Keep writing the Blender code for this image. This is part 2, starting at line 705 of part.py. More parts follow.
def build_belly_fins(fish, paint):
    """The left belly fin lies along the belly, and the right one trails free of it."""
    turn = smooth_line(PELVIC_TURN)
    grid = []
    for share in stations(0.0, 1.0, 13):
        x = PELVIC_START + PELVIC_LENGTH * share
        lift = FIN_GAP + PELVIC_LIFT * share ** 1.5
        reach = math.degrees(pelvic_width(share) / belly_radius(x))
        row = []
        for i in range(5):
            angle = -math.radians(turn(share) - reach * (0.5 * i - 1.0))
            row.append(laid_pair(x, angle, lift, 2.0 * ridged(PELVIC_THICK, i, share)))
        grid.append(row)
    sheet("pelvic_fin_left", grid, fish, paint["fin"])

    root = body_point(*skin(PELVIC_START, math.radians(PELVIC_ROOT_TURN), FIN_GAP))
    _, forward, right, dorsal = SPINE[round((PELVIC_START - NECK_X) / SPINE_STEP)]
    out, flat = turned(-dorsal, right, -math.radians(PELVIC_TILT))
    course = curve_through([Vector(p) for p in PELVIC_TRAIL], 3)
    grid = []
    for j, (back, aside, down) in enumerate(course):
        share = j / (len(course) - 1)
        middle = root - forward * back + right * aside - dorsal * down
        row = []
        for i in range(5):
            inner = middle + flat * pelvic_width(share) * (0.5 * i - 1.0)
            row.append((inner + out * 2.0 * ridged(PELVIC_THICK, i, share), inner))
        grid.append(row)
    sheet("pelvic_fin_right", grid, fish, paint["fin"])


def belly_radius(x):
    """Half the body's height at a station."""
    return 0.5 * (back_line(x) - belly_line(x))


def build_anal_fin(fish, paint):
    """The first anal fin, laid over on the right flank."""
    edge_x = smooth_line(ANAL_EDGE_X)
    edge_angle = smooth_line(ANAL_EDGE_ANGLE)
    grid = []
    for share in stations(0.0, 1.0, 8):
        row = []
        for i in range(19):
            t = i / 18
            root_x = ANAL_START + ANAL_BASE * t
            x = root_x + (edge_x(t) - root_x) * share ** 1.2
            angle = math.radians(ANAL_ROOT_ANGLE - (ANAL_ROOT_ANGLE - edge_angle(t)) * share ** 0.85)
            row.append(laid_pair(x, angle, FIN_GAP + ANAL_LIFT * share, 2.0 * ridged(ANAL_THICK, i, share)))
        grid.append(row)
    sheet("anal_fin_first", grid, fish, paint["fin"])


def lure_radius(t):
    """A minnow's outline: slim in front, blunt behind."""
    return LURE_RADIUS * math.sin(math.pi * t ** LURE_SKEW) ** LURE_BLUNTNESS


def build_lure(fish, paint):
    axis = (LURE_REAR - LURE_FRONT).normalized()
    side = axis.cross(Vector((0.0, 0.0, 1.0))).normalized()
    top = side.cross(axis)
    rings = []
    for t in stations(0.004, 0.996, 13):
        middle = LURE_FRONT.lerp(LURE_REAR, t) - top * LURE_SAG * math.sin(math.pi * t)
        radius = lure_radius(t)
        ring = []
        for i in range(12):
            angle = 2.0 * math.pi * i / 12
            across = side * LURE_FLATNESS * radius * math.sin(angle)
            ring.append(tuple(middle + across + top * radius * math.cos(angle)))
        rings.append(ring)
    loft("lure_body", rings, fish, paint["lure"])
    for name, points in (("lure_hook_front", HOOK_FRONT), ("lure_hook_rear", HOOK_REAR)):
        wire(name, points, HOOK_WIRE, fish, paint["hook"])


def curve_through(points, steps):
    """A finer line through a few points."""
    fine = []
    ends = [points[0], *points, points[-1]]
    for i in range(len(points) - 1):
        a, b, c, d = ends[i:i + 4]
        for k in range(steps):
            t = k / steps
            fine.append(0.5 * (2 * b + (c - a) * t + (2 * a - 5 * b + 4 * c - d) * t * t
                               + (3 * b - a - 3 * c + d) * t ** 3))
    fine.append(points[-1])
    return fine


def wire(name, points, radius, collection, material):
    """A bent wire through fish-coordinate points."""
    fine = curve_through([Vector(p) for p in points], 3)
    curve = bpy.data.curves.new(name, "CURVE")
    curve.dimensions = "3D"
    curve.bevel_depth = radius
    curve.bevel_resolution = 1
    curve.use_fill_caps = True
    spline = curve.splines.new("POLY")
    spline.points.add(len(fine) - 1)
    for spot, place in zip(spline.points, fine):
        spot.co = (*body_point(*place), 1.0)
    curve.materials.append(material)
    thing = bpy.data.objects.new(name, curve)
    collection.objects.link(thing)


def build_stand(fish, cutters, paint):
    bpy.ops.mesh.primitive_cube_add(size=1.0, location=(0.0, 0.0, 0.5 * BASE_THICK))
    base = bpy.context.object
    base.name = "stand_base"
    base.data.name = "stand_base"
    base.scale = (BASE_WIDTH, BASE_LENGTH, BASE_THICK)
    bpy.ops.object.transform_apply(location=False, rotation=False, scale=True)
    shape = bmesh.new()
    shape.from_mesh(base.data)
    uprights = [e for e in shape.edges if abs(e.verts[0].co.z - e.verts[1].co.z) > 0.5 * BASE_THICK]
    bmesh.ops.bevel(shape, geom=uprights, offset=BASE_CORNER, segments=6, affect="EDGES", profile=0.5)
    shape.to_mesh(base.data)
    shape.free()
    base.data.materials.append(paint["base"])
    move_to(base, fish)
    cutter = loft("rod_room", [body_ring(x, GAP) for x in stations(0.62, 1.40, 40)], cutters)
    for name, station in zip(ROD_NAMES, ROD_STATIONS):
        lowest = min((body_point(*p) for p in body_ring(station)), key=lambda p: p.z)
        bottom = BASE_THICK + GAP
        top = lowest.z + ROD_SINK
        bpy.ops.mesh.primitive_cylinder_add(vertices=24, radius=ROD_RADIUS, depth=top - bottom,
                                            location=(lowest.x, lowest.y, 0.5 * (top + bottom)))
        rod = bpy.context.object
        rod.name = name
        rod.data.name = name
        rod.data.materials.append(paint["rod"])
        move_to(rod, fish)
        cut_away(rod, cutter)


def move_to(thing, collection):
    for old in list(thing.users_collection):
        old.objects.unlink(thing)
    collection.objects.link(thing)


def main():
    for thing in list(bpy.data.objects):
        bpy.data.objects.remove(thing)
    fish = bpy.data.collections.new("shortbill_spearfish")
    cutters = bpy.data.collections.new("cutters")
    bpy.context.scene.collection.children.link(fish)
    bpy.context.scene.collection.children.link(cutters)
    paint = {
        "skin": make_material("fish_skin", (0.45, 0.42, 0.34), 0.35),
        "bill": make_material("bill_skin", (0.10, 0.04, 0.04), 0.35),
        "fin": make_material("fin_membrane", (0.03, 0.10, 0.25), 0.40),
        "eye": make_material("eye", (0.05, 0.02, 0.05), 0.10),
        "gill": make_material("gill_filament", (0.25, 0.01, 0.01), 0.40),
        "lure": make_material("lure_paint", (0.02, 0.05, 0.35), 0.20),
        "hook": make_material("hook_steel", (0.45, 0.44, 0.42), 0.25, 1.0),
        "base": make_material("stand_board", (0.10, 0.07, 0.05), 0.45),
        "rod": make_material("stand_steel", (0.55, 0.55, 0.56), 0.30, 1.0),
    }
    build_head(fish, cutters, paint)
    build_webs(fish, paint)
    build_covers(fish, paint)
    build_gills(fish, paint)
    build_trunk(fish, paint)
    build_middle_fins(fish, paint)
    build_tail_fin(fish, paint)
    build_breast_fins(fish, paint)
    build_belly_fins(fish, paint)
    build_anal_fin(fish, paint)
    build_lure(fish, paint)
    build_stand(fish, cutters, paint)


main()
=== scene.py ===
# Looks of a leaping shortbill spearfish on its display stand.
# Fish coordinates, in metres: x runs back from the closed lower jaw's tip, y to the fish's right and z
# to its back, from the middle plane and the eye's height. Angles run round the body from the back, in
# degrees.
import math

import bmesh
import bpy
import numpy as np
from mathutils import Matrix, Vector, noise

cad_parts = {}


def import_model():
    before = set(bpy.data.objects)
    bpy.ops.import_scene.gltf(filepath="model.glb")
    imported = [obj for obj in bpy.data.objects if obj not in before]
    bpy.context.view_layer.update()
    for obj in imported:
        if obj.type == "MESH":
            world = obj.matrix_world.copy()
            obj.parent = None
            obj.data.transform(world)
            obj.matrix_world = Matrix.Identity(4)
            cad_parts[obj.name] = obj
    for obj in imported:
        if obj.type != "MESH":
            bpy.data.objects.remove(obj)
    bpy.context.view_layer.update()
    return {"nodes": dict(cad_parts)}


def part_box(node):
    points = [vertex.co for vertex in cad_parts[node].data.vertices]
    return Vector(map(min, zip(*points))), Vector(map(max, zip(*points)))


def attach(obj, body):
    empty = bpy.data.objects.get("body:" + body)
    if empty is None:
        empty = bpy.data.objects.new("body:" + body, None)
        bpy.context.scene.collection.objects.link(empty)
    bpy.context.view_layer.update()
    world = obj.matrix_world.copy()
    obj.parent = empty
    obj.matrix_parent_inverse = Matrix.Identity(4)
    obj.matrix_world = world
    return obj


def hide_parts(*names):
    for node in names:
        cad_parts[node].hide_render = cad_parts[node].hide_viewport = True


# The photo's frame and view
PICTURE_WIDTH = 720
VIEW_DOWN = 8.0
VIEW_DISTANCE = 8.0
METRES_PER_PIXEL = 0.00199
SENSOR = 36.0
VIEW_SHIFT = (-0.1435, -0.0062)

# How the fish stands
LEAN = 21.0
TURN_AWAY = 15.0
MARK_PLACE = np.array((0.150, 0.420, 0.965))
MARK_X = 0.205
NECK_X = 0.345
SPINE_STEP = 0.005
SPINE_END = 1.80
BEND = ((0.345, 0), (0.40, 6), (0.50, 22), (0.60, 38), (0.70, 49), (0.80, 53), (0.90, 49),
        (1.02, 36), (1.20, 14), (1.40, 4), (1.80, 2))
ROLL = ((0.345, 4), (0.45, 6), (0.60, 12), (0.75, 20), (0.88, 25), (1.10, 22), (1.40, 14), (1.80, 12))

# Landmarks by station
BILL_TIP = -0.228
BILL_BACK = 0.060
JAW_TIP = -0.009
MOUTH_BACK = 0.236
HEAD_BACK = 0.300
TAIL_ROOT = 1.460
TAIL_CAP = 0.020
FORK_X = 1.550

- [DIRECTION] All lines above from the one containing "build_covers(fish, paint)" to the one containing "obj.matrix_parent_inverse = Matrix.Identity(4)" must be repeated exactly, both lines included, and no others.

- [TASK ANSWER]
    build_covers(fish, paint)
    build_gills(fish, paint)
    build_trunk(fish, paint)
    build_middle_fins(fish, paint)
    build_tail_fin(fish, paint)
    build_breast_fins(fish, paint)
    build_belly_fins(fish, paint)
    build_anal_fin(fish, paint)
    build_lure(fish, paint)
    build_stand(fish, cutters, paint)


main()
=== scene.py ===
# Looks of a leaping shortbill spearfish on its display stand.
# Fish coordinates, in metres: x runs back from the closed lower jaw's tip, y to the fish's right and z
# to its back, from the middle plane and the eye's height. Angles run round the body from the back, in
# degrees.
import math

import bmesh
import bpy
import numpy as np
from mathutils import Matrix, Vector, noise

cad_parts = {}


def import_model():
    before = set(bpy.data.objects)
    bpy.ops.import_scene.gltf(filepath="model.glb")
    imported = [obj for obj in bpy.data.objects if obj not in before]
    bpy.context.view_layer.update()
    for obj in imported:
        if obj.type == "MESH":
            world = obj.matrix_world.copy()
            obj.parent = None
            obj.data.transform(world)
            obj.matrix_world = Matrix.Identity(4)
            cad_parts[obj.name] = obj
    for obj in imported:
        if obj.type != "MESH":
            bpy.data.objects.remove(obj)
    bpy.context.view_layer.update()
    return {"nodes": dict(cad_parts)}


def part_box(node):
    points = [vertex.co for vertex in cad_parts[node].data.vertices]
    return Vector(map(min, zip(*points))), Vector(map(max, zip(*points)))


def attach(obj, body):
    empty = bpy.data.objects.get("body:" + body)
    if empty is None:
        empty = bpy.data.objects.new("body:" + body, None)
        bpy.context.scene.collection.objects.link(empty)
    bpy.context.view_layer.update()
    world = obj.matrix_world.copy()
    obj.parent = empty
    obj.matrix_parent_inverse = Matrix.Identity(4)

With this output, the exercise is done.